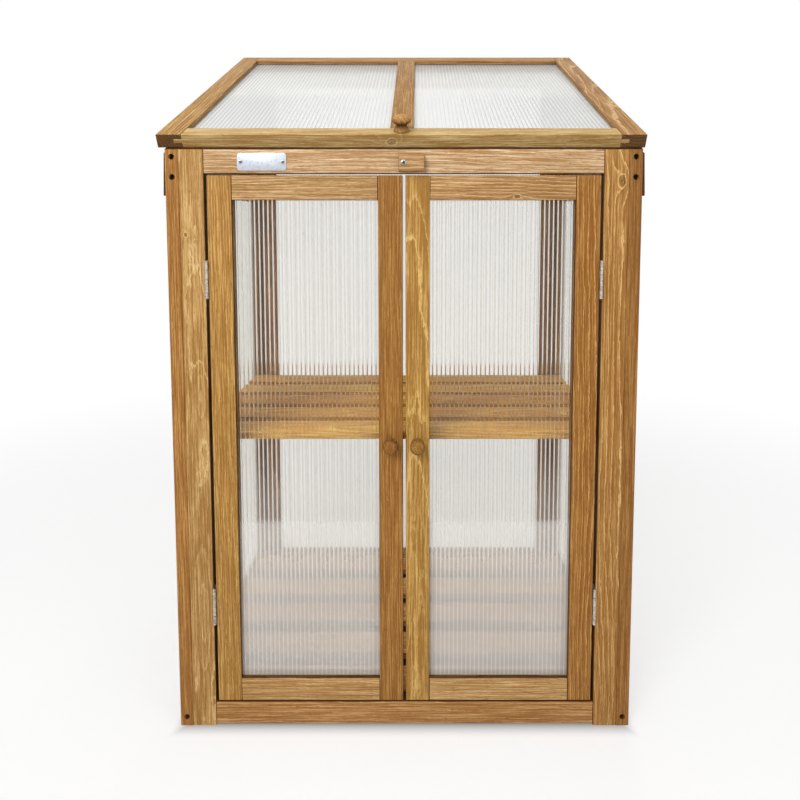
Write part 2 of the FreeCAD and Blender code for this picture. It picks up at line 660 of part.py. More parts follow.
def hinge_half(label, wood_x, into, leaf_start, first, holds_pin):
    """One leaf with its screws and two of the knuckles, as one solid.

    wood_x is the face of the wood that the leaf lies on and 'into' the side that the wood is on.
    The leaf's fixed part starts at leaf_start. 'first' gives it the first and third knuckle.
    """
    low_x = f"{wood_x} - sz.leaf_t" if into > 0 else wood_x
    leaf = solid_box(f"{label}_leaf", "sz.leaf_t", f"{leaf_start} + sz.leaf_w", "sz.hinge_l")
    put(leaf, low_x, "0", "-sz.hinge_l / 2")
    knuckles, slots = [], []
    for i in range(4):
        z = f"(-sz.hinge_l / 2 + {i} * {KNUCKLE_L})"
        if (i % 2 == 0) == first:
            knuckles.append(cylinder(f"{label}_knuckle", "sz.knuckle_r",
                                     f"{KNUCKLE_L} - sz.knuckle_end", z=f"{z} + sz.knuckle_end / 2"))
        else:
            slot = solid_box(f"{label}_slot", "4 * sz.knuckle_r", f"2 * {PIN_OFF}", KNUCKLE_L)
            slots.append(put(slot, "-2 * sz.knuckle_r", f"-{PIN_OFF}", z))
    trimmed = cut(f"{label}_trimmed", leaf, fuse(f"{label}_slots", slots))
    members = [trimmed, *knuckles, *leaf_screws(label, wood_x, into, f"{leaf_start} + sz.leaf_w / 2")]
    if holds_pin:
        members.append(cylinder(f"{label}_pin", "sz.pin_r", "sz.hinge_l", z="-sz.hinge_l / 2"))
        return fuse(f"{label}_half", members)
    bore = cylinder(f"{label}_bore", "sz.pin_r + sz.pin_play", "2 * sz.hinge_l", z="-sz.hinge_l")
    return cut(f"{label}_half", fuse(f"{label}_joined", members), bore)


def leaf_holes(label, wood_x, into, leaf_start):
    """Pilot holes for the screws of a leaf."""
    middle = f"{leaf_start} + sz.leaf_w / 2"
    return fuse(label, leaf_screws(label, wood_x, into, middle, "sz.hole_play"))


def stand(source, x, y, z, turn=None, flip=False):
    """A copy of a hinge piece at its place, first mirrored left to right where 'flip' is set."""
    if flip:
        twin = doc.addObject("Part::Mirroring", f"{source.Name}_twin")
        twin.Source = source
        twin.Normal = V(1, 0, 0)
        source = twin
    copy = doc.addObject("Part::Compound", f"{source.Name}_at")
    copy.Links = [source]
    return put(copy, x, y, z, turn)


# Door hinges. The pin stands in front of the middle of the gap; both leaves lie inside the gap.
GAP_HALF = "(sz.hinge_gap / 2)"
DOOR_PIN_X = f"({STILE_IN} - {GAP_HALF})"
DOOR_PIN_Y = f"({FRONT} - {PIN_OFF})"
door_fixed = hinge_half("door_fixed", GAP_HALF, 1, PIN_OFF, True, True)
door_moving = hinge_half("door_moving", f"-{GAP_HALF}", -1, PIN_OFF, False, False)
door_fixed_holes = leaf_holes("door_fixed_holes", GAP_HALF, 1, PIN_OFF)
door_moving_holes = leaf_holes("door_moving_holes", f"-{GAP_HALF}", -1, PIN_OFF)
for side, sign in (("left", -1), ("right", 1)):
    places = [(f"{sign} * {DOOR_PIN_X}", DOOR_PIN_Y, f"sz.hinge_{spot}") for spot in ("low", "high")]

    def at_both(piece):
        return [stand(piece, *place, flip=sign < 0) for place in places]

    group(f"{side}_door_hinges_fixed", at_both(door_fixed))
    group(f"{side}_door_hinges_moving", at_both(door_moving))
    drilled([f"{side}_front_stile"], at_both(door_fixed_holes))
    drilled([f"{side}_door_hinge_stile"], at_both(door_moving_holes))

# Lid hinges lie along X behind the rear top rail. The pin is as far from the rear face of the
# frame as from the rear end of the lid, and one leaf lies on each of these faces.
LID_PIN_Y = f"({REAR} + {PIN_OFF})"
LID_PIN_Z = (f"(sz.front_h + (sz.frame_d - sz.lid_rear_air) * {TAN} + sz.lid_gap / {COS}"
             f" + ({PIN_OFF} - ({PIN_OFF} + sz.lid_rear_air) * {COS}) / {SIN})")
UP_SLOPE = V(0, value(COS), value(SIN))
OFF_SLOPE = V(0, -value(SIN), value(COS))
ON_WALL = (V(0, 1, 0), V(0, 0, -1), V(-1, 0, 0), "XYZ")
ON_LID = (UP_SLOPE, OFF_SLOPE, V(1, 0, 0), "XYZ")
lid_fixed = hinge_half("lid_fixed", f"-{PIN_OFF}", -1, "0", True, True)
lid_moving = hinge_half("lid_moving", f"-{PIN_OFF}", -1, "0", True, False)
lid_holes = leaf_holes("lid_holes", f"-{PIN_OFF}", -1, "0")
places = [(f"{sign} * sz.lid_hinge_x", LID_PIN_Y, LID_PIN_Z) for sign in (-1, 1)]
group("lid_hinges_fixed", [stand(lid_fixed, *place, ON_WALL) for place in places])
group("lid_hinges_moving", [stand(lid_moving, *place, ON_LID) for place in places])
drilled(["rear_head_rail"], [stand(lid_holes, *place, ON_WALL) for place in places])
drilled(["lid_rear_rail"], [stand(lid_holes, *place, ON_LID) for place in places])


# Turn button: a wooden block on one screw in the front head rail. It is drawn turned aside,
# pointing to the right; turned down by a quarter it holds both doors shut.

def face_screw(label, x, z, back, head_r, head_t, shank_r, inside):
    """A screw driven straight back into the front, its head's underside at 'back'."""
    head = doc.addObject("Part::Cone", f"{label}_head")
    bind(head, Radius1=head_r, Radius2=f"{head_r} * 0.6", Height=head_t)
    put(head, x, back, z, TO_FRONT)
    shank = cylinder(f"{label}_shank", shank_r, f"({FRONT}) - ({back}) + {inside}", x, back, z, TO_BACK)
    return fuse(label, [head, shank])


BUTTON_Z = "(sz.front_h - sz.button_drop)"
BUTTON_BACK = f"({FRONT} - sz.button_air)"
BUTTON_FACE = f"({BUTTON_BACK} - sz.button_t)"
b, low, high = "sz.button_bevel", "-sz.button_w / 2", "sz.button_w / 2"
near, far = "-sz.button_pivot", "sz.button_l - sz.button_pivot"
block = new_body("turn_button_block")
outline = [(f"{near} + {b}", low), (f"{far} - {b}", low), (far, f"{low} + {b}"),
           (far, f"{high} - {b}"), (f"{far} - {b}", high), (f"{near} + {b}", high),
           (near, f"{high} - {b}"), (near, f"{low} + {b}")]
pad(block, "block", "XZ_Plane", outline, "sz.button_t")
put(block, y=BUTTON_BACK, z=BUTTON_Z)
bore = cylinder("button_bore", "sz.button_screw_r + sz.button_hole_play", "3 * sz.button_t",
                y=f"{BUTTON_BACK} - 2 * sz.button_t", z=BUTTON_Z, turn=TO_BACK)
keep(cut("turn_button", block, bore))
button_screw = face_screw("turn_button_screw", "0", BUTTON_Z, f"({BUTTON_FACE} - sz.button_air)",
                          "sz.button_head_r", "sz.button_head_t", "sz.button_screw_r",
                          "sz.button_screw_in")
keep(button_screw)
pilot_r = "sz.button_screw_r + sz.hole_play"
pilots = [cylinder("button_pilot", pilot_r, "sz.button_screw_in", y=FRONT, z=BUTTON_Z, turn=TO_BACK)]


# Name plate: a bare metal plate with rounded corners and a small screw at each end.

PLATE_Z = "(sz.front_h - sz.plate_drop)"
PLATE_X = f"(sz.plate_in - {STILE_IN})"
members = []
for reach_x, reach_z in (("0", "sz.plate_r"), ("sz.plate_r", "0")):
    slab = solid_box("plate_slab", f"sz.plate_w - 2 * {reach_x}", "sz.plate_t",
                     f"sz.plate_h - 2 * {reach_z}")
    members.append(put(slab, f"{PLATE_X} - sz.plate_w / 2 + {reach_x}", f"{FRONT} - sz.plate_t",
                       f"{PLATE_Z} - sz.plate_h / 2 + {reach_z}"))
for sx in (-1, 1):
    for up in (-1, 1):
        members.append(cylinder("plate_corner", "sz.plate_r", "sz.plate_t",
                                f"{PLATE_X} + {sx} * (sz.plate_w / 2 - sz.plate_r)",
                                FRONT,
                                f"{PLATE_Z} + {up} * (sz.plate_h / 2 - sz.plate_r)", TO_FRONT))
plate_screws, plate_holes = [], []
for sx in (-1, 1):
    x = f"{PLATE_X} + {sx} * sz.plate_screw_x"
    plate_screws.append(face_screw(f"plate_screw_{sx + 1}", x, PLATE_Z, f"({FRONT} - sz.plate_t)",
                                   "sz.plate_head_r", "sz.plate_head_t", "sz.plate_screw_r",
                                   "sz.plate_screw_in"))
    plate_holes.append(cylinder("plate_hole", "sz.plate_screw_r + sz.hole_play",
                                "sz.plate_screw_in + sz.plate_t", x, f"{FRONT} - sz.plate_t", PLATE_Z,
                                TO_BACK))
plate = fuse("name_plate_blank", members)
plate.Refine = True
keep(cut("name_plate", plate, fuse("plate_bores", plate_holes)))
group("name_plate_screws", plate_screws)
drilled(["front_head_rail"], pilots + plate_holes)


doc.recompute()
faults = [o.Label for o in doc.Objects if "Invalid" in o.State or "Error" in o.State]
if faults:
    raise RuntimeError(f"not computed: {faults}")
os.makedirs("parts", exist_ok=True)
for part in parts:
    if part.Shape.isNull() or not part.Shape.isValid():
        raise RuntimeError(f"bad shape: {part.Label}")
    part.Shape.exportStep(f"parts/{part.Label}.step")
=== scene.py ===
import math

import bpy
import numpy as np
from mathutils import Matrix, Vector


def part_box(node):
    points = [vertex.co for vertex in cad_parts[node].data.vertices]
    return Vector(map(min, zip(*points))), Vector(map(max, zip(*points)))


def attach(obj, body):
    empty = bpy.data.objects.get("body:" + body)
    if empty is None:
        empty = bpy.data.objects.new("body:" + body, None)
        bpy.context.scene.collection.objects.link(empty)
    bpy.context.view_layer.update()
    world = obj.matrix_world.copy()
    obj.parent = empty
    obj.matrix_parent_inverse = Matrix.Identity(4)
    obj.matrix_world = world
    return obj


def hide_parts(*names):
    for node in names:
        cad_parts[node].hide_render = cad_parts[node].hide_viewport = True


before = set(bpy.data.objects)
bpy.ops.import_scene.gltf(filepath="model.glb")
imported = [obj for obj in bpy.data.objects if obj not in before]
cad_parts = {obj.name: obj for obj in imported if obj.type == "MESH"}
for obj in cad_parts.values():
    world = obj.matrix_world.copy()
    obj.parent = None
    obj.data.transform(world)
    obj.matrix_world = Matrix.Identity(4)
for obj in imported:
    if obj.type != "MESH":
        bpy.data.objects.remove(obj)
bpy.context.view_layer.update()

# Side frames. Each is a front and a rear post, a bottom rail and a wide rail that follows the lid's
# slope, all planed softwood 21 mm thick, dipped in a honey-coloured stain and grooved for the
# glazing. Long screws, sunk in counterbores in the posts, hold the rails.

X, Y, Z = np.eye(3)
SLOPE = math.radians(25.6)
RISE = math.tan(SLOPE)
UP_SLOPE = np.array([0, math.cos(SLOPE), math.sin(SLOPE)])
OFF_SLOPE = np.array([0, -math.sin(SLOPE), math.cos(SLOPE)])
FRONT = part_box("front_head_rail")[0].y
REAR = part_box("rear_head_rail")[1].y
THICK = 0.021
RAIL = 0.038
EASE = 0.0012
GROOVE = 0.006
GROOVE_DEEP = 0.012
TONGUE = 0.0117
JOINT = 0.0006


def board_outline(width, thick, low_groove=False, high_groove=False, ease=EASE):
    """The board's section: a rectangle whose corners are quarter circles of radius 'ease', with a
    square notch in the middle of its low or high edge where it is grooved."""
    turn = np.linspace(0, math.pi / 2, 5)
    arc = np.stack([np.cos(turn), np.sin(turn)], axis=1) * ease
    corners = []
    centres = ((width - ease, ease), (width - ease, thick - ease), (ease, thick - ease),
               (ease, ease))
    for quarter, centre in zip((3, 0, 1, 2), centres):
        a = quarter * math.pi / 2
        spin = np.array([[math.cos(a), math.sin(a)], [-math.sin(a), math.cos(a)]])
        corners.append(arc @ spin + centre)
    near, far = (thick - GROOVE) / 2, (thick + GROOVE) / 2
    high = np.array([(width, near), (width - GROOVE_DEEP, near),
                     (width - GROOVE_DEEP, far), (width, far)])
    low = np.array([(0, far), (GROOVE_DEEP, far), (GROOVE_DEEP, near), (0, near)])
    rows = [corners[0], high if high_groove else high[:0], corners[1], corners[2],
            low if low_groove else low[:0], corners[3]]
    return np.concatenate(rows)


def outward(outline):
    """Unit normals of a closed outline: the mean of the two edge normals at each corner."""
    edge = np.roll(outline, -1, axis=0) - outline
    normal = np.stack([edge[:, 1], -edge[:, 0]], axis=1)
    normal /= np.linalg.norm(normal, axis=1, keepdims=True) + 1e-12
    mean = normal + np.roll(normal, 1, axis=0)
    return mean / (np.linalg.norm(mean, axis=1, keepdims=True) + 1e-12)


def carried(outline, origin, axes, length, lean_start=(0, 0), lean_end=(0, 0), ease=0.0008):
    """A closed outline carried straight along a path, as (points, faces).

    P(k, s) = origin + x(k) across + y(k) through + s along. The end rings follow a quarter circle
    of radius 'ease', and each end leans: its s grows by lean . (x(k), y(k)).
    """
    across, through, along = axes
    bend = np.linspace(0, math.pi / 2, 4)
    inset = ease * (1 - np.sin(bend))
    step = ease * (1 - np.cos(bend))
    first = outline[None] - inset[:, None, None] * outward(outline)[None]
    rings = np.concatenate([first, first[::-1]])
    s = np.concatenate([step[:, None] + first @ np.asarray(lean_start, float),
                        length - step[::-1, None] + first[::-1] @ np.asarray(lean_end, float)])
    points = (np.asarray(origin, float) + rings[..., :1] * across + rings[..., 1:] * through
              + s[..., None] * along)
    count, size = rings.shape[:2]
    index = np.arange(count * size).reshape(count, size)
    a, b = index[:-1], index[1:]
    quads = np.stack([a, np.roll(a, -1, axis=1), np.roll(b, -1, axis=1), b], axis=-1).reshape(-1, 4)
    faces = quads.tolist() + [index[0, ::-1].tolist(), index[-1].tolist()]
    if np.dot(np.cross(across, through), along) < 0:
        faces = [face[::-1] for face in faces]
    return points.reshape(-1, 3), faces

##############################

◆ **Problem to work on**
In the listing above, locate the line containing "doc.recompute()" and the line containing "# glazing. Long", then transcribe both and every line between them verbatim.

◆ **In response**
doc.recompute()
faults = [o.Label for o in doc.Objects if "Invalid" in o.State or "Error" in o.State]
if faults:
    raise RuntimeError(f"not computed: {faults}")
os.makedirs("parts", exist_ok=True)
for part in parts:
    if part.Shape.isNull() or not part.Shape.isValid():
        raise RuntimeError(f"bad shape: {part.Label}")
    part.Shape.exportStep(f"parts/{part.Label}.step")
=== scene.py ===
import math

import bpy
import numpy as np
from mathutils import Matrix, Vector


def part_box(node):
    points = [vertex.co for vertex in cad_parts[node].data.vertices]
    return Vector(map(min, zip(*points))), Vector(map(max, zip(*points)))


def attach(obj, body):
    empty = bpy.data.objects.get("body:" + body)
    if empty is None:
        empty = bpy.data.objects.new("body:" + body, None)
        bpy.context.scene.collection.objects.link(empty)
    bpy.context.view_layer.update()
    world = obj.matrix_world.copy()
    obj.parent = empty
    obj.matrix_parent_inverse = Matrix.Identity(4)
    obj.matrix_world = world
    return obj


def hide_parts(*names):
    for node in names:
        cad_parts[node].hide_render = cad_parts[node].hide_viewport = True


before = set(bpy.data.objects)
bpy.ops.import_scene.gltf(filepath="model.glb")
imported = [obj for obj in bpy.data.objects if obj not in before]
cad_parts = {obj.name: obj for obj in imported if obj.type == "MESH"}
for obj in cad_parts.values():
    world = obj.matrix_world.copy()
    obj.parent = None
    obj.data.transform(world)
    obj.matrix_world = Matrix.Identity(4)
for obj in imported:
    if obj.type != "MESH":
        bpy.data.objects.remove(obj)
bpy.context.view_layer.update()

# Side frames. Each is a front and a rear post, a bottom rail and a wide rail that follows the lid's
# slope, all planed softwood 21 mm thick, dipped in a honey-coloured stain and grooved for the
# glazing. Long screws, sunk in counterbores in the posts, hold the rails.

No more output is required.